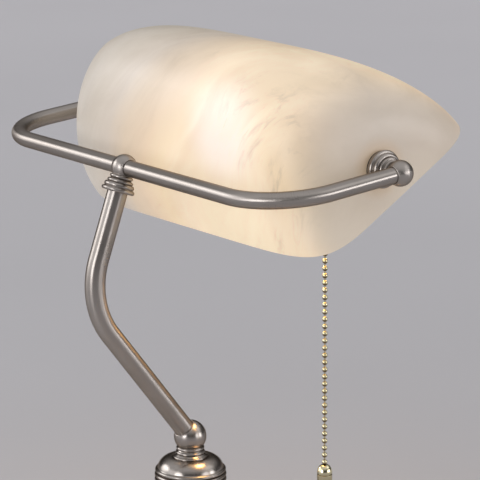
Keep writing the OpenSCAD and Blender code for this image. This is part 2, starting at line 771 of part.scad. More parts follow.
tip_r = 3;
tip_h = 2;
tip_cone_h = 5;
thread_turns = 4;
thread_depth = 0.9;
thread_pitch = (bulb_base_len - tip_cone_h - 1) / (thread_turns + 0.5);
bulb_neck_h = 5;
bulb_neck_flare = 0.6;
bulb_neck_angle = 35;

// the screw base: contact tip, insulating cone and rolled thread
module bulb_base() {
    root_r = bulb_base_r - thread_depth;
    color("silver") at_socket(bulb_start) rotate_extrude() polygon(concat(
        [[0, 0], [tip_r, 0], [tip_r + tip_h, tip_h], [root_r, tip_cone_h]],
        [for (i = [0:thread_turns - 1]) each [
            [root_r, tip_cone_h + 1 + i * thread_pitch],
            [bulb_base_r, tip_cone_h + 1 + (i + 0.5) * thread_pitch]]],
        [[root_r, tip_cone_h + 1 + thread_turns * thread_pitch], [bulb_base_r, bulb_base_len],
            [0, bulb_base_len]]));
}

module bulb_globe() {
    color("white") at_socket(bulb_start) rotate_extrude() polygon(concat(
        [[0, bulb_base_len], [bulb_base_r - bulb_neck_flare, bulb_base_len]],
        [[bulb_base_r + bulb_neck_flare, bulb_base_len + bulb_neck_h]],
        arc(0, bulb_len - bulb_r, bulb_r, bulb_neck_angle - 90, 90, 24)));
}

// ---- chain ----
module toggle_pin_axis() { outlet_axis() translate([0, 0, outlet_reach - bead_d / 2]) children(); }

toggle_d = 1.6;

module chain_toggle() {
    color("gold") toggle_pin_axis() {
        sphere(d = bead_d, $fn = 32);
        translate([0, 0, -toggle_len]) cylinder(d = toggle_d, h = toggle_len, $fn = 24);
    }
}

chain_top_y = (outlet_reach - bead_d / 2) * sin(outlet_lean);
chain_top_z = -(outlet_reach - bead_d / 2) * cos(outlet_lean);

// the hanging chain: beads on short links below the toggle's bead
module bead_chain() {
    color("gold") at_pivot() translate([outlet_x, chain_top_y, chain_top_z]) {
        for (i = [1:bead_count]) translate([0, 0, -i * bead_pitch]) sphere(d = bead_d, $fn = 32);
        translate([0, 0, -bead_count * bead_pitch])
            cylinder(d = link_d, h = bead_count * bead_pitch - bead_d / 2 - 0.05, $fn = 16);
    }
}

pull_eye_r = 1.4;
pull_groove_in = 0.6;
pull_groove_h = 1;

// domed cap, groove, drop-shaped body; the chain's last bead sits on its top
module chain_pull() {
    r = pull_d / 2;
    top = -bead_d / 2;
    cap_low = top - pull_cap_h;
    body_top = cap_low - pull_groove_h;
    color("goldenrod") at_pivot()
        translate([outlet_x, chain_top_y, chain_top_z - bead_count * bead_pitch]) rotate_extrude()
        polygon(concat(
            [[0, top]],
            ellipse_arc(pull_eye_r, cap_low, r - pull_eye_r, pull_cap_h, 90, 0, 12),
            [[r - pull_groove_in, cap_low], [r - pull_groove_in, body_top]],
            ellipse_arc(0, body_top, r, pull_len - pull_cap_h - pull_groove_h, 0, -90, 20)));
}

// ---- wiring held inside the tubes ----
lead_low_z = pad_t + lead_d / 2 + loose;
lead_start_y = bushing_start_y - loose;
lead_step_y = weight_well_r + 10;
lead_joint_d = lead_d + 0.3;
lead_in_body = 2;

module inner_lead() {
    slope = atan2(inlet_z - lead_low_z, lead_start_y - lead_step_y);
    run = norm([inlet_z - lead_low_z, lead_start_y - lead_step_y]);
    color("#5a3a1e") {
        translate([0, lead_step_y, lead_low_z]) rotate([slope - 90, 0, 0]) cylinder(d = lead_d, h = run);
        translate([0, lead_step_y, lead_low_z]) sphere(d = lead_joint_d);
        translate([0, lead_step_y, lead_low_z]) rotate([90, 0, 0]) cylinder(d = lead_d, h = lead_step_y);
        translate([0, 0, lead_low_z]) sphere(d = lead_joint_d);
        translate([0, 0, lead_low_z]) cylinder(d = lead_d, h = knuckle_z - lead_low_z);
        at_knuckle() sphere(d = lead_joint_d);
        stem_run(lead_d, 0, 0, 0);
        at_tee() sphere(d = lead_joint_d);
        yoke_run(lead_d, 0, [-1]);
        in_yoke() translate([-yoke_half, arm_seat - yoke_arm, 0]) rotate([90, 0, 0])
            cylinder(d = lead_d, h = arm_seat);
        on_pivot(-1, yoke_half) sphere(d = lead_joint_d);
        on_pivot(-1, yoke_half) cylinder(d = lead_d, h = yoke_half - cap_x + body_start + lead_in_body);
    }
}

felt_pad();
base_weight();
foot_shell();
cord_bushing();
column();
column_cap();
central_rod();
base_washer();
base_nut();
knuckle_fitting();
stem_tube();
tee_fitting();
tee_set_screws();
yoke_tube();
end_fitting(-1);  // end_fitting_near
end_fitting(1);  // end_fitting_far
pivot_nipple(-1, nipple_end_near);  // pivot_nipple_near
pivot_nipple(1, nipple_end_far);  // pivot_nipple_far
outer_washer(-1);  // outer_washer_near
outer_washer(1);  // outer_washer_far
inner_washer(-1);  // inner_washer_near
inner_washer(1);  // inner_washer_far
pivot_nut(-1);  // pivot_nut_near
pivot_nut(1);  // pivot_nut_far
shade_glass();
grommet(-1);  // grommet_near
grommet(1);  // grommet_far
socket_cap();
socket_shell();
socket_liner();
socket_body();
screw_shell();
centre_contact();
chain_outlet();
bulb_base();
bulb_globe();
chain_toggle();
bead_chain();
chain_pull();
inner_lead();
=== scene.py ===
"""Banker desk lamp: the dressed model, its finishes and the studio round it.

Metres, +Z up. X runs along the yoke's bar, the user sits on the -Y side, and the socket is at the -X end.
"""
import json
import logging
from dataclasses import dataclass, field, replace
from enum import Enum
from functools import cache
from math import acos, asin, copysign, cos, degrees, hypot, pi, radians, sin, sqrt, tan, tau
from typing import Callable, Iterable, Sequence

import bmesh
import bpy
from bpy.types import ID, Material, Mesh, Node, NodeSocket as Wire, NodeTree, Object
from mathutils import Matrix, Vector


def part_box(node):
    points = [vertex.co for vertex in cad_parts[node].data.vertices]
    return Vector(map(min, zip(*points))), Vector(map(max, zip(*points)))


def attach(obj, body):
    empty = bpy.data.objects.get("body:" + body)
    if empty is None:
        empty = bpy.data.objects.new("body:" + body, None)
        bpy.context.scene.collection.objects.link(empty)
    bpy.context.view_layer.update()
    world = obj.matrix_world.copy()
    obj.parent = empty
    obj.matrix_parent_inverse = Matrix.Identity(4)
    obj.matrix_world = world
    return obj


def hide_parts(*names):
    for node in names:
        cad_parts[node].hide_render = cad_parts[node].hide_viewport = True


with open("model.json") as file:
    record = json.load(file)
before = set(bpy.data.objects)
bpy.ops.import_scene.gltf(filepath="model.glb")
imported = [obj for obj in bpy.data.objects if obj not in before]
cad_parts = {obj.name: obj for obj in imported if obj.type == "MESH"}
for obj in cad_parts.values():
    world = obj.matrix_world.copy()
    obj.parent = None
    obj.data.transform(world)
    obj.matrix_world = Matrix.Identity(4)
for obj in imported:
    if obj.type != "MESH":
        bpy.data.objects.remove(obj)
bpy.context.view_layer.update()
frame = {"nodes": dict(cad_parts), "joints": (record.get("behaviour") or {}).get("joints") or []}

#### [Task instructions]
Copy all data exactly, start to finish.

#### [Finished task]
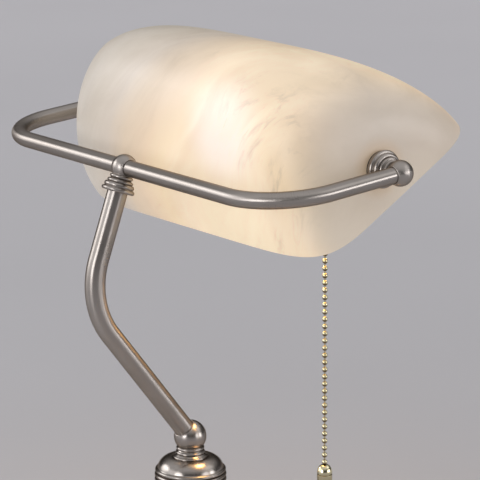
Keep writing the OpenSCAD and Blender code for this image. This is part 2, starting at line 771 of part.scad. More parts follow.
tip_r = 3;
tip_h = 2;
tip_cone_h = 5;
thread_turns = 4;
thread_depth = 0.9;
thread_pitch = (bulb_base_len - tip_cone_h - 1) / (thread_turns + 0.5);
bulb_neck_h = 5;
bulb_neck_flare = 0.6;
bulb_neck_angle = 35;

// the screw base: contact tip, insulating cone and rolled thread
module bulb_base() {
    root_r = bulb_base_r - thread_depth;
    color("silver") at_socket(bulb_start) rotate_extrude() polygon(concat(
        [[0, 0], [tip_r, 0], [tip_r + tip_h, tip_h], [root_r, tip_cone_h]],
        [for (i = [0:thread_turns - 1]) each [
            [root_r, tip_cone_h + 1 + i * thread_pitch],
            [bulb_base_r, tip_cone_h + 1 + (i + 0.5) * thread_pitch]]],
        [[root_r, tip_cone_h + 1 + thread_turns * thread_pitch], [bulb_base_r, bulb_base_len],
            [0, bulb_base_len]]));
}

module bulb_globe() {
    color("white") at_socket(bulb_start) rotate_extrude() polygon(concat(
        [[0, bulb_base_len], [bulb_base_r - bulb_neck_flare, bulb_base_len]],
        [[bulb_base_r + bulb_neck_flare, bulb_base_len + bulb_neck_h]],
        arc(0, bulb_len - bulb_r, bulb_r, bulb_neck_angle - 90, 90, 24)));
}

// ---- chain ----
module toggle_pin_axis() { outlet_axis() translate([0, 0, outlet_reach - bead_d / 2]) children(); }

toggle_d = 1.6;

module chain_toggle() {
    color("gold") toggle_pin_axis() {
        sphere(d = bead_d, $fn = 32);
        translate([0, 0, -toggle_len]) cylinder(d = toggle_d, h = toggle_len, $fn = 24);
    }
}

chain_top_y = (outlet_reach - bead_d / 2) * sin(outlet_lean);
chain_top_z = -(outlet_reach - bead_d / 2) * cos(outlet_lean);

// the hanging chain: beads on short links below the toggle's bead
module bead_chain() {
    color("gold") at_pivot() translate([outlet_x, chain_top_y, chain_top_z]) {
        for (i = [1:bead_count]) translate([0, 0, -i * bead_pitch]) sphere(d = bead_d, $fn = 32);
        translate([0, 0, -bead_count * bead_pitch])
            cylinder(d = link_d, h = bead_count * bead_pitch - bead_d / 2 - 0.05, $fn = 16);
    }
}

pull_eye_r = 1.4;
pull_groove_in = 0.6;
pull_groove_h = 1;

// domed cap, groove, drop-shaped body; the chain's last bead sits on its top
module chain_pull() {
    r = pull_d / 2;
    top = -bead_d / 2;
    cap_low = top - pull_cap_h;
    body_top = cap_low - pull_groove_h;
    color("goldenrod") at_pivot()
        translate([outlet_x, chain_top_y, chain_top_z - bead_count * bead_pitch]) rotate_extrude()
        polygon(concat(
            [[0, top]],
            ellipse_arc(pull_eye_r, cap_low, r - pull_eye_r, pull_cap_h, 90, 0, 12),
            [[r - pull_groove_in, cap_low], [r - pull_groove_in, body_top]],
            ellipse_arc(0, body_top, r, pull_len - pull_cap_h - pull_groove_h, 0, -90, 20)));
}

// ---- wiring held inside the tubes ----
lead_low_z = pad_t + lead_d / 2 + loose;
lead_start_y = bushing_start_y - loose;
lead_step_y = weight_well_r + 10;
lead_joint_d = lead_d + 0.3;
lead_in_body = 2;

module inner_lead() {
    slope = atan2(inlet_z - lead_low_z, lead_start_y - lead_step_y);
    run = norm([inlet_z - lead_low_z, lead_start_y - lead_step_y]);
    color("#5a3a1e") {
        translate([0, lead_step_y, lead_low_z]) rotate([slope - 90, 0, 0]) cylinder(d = lead_d, h = run);
        translate([0, lead_step_y, lead_low_z]) sphere(d = lead_joint_d);
        translate([0, lead_step_y, lead_low_z]) rotate([90, 0, 0]) cylinder(d = lead_d, h = lead_step_y);
        translate([0, 0, lead_low_z]) sphere(d = lead_joint_d);
        translate([0, 0, lead_low_z]) cylinder(d = lead_d, h = knuckle_z - lead_low_z);
        at_knuckle() sphere(d = lead_joint_d);
        stem_run(lead_d, 0, 0, 0);
        at_tee() sphere(d = lead_joint_d);
        yoke_run(lead_d, 0, [-1]);
        in_yoke() translate([-yoke_half, arm_seat - yoke_arm, 0]) rotate([90, 0, 0])
            cylinder(d = lead_d, h = arm_seat);
        on_pivot(-1, yoke_half) sphere(d = lead_joint_d);
        on_pivot(-1, yoke_half) cylinder(d = lead_d, h = yoke_half - cap_x + body_start + lead_in_body);
    }
}

felt_pad();
base_weight();
foot_shell();
cord_bushing();
column();
column_cap();
central_rod();
base_washer();
base_nut();
knuckle_fitting();
stem_tube();
tee_fitting();
tee_set_screws();
yoke_tube();
end_fitting(-1);  // end_fitting_near
end_fitting(1);  // end_fitting_far
pivot_nipple(-1, nipple_end_near);  // pivot_nipple_near
pivot_nipple(1, nipple_end_far);  // pivot_nipple_far
outer_washer(-1);  // outer_washer_near
outer_washer(1);  // outer_washer_far
inner_washer(-1);  // inner_washer_near
inner_washer(1);  // inner_washer_far
pivot_nut(-1);  // pivot_nut_near
pivot_nut(1);  // pivot_nut_far
shade_glass();
grommet(-1);  // grommet_near
grommet(1);  // grommet_far
socket_cap();
socket_shell();
socket_liner();
socket_body();
screw_shell();
centre_contact();
chain_outlet();
bulb_base();
bulb_globe();
chain_toggle();
bead_chain();
chain_pull();
inner_lead();
=== scene.py ===
"""Banker desk lamp: the dressed model, its finishes and the studio round it.

Metres, +Z up. X runs along the yoke's bar, the user sits on the -Y side, and the socket is at the -X end.
"""
import json
import logging
from dataclasses import dataclass, field, replace
from enum import Enum
from functools import cache
from math import acos, asin, copysign, cos, degrees, hypot, pi, radians, sin, sqrt, tan, tau
from typing import Callable, Iterable, Sequence

import bmesh
import bpy
from bpy.types import ID, Material, Mesh, Node, NodeSocket as Wire, NodeTree, Object
from mathutils import Matrix, Vector


def part_box(node):
    points = [vertex.co for vertex in cad_parts[node].data.vertices]
    return Vector(map(min, zip(*points))), Vector(map(max, zip(*points)))


def attach(obj, body):
    empty = bpy.data.objects.get("body:" + body)
    if empty is None:
        empty = bpy.data.objects.new("body:" + body, None)
        bpy.context.scene.collection.objects.link(empty)
    bpy.context.view_layer.update()
    world = obj.matrix_world.copy()
    obj.parent = empty
    obj.matrix_parent_inverse = Matrix.Identity(4)
    obj.matrix_world = world
    return obj


def hide_parts(*names):
    for node in names:
        cad_parts[node].hide_render = cad_parts[node].hide_viewport = True


with open("model.json") as file:
    record = json.load(file)
before = set(bpy.data.objects)
bpy.ops.import_scene.gltf(filepath="model.glb")
imported = [obj for obj in bpy.data.objects if obj not in before]
cad_parts = {obj.name: obj for obj in imported if obj.type == "MESH"}
for obj in cad_parts.values():
    world = obj.matrix_world.copy()
    obj.parent = None
    obj.data.transform(world)
    obj.matrix_world = Matrix.Identity(4)
for obj in imported:
    if obj.type != "MESH":
        bpy.data.objects.remove(obj)
bpy.context.view_layer.update()
frame = {"nodes": dict(cad_parts), "joints": (record.get("behaviour") or {}).get("joints") or []}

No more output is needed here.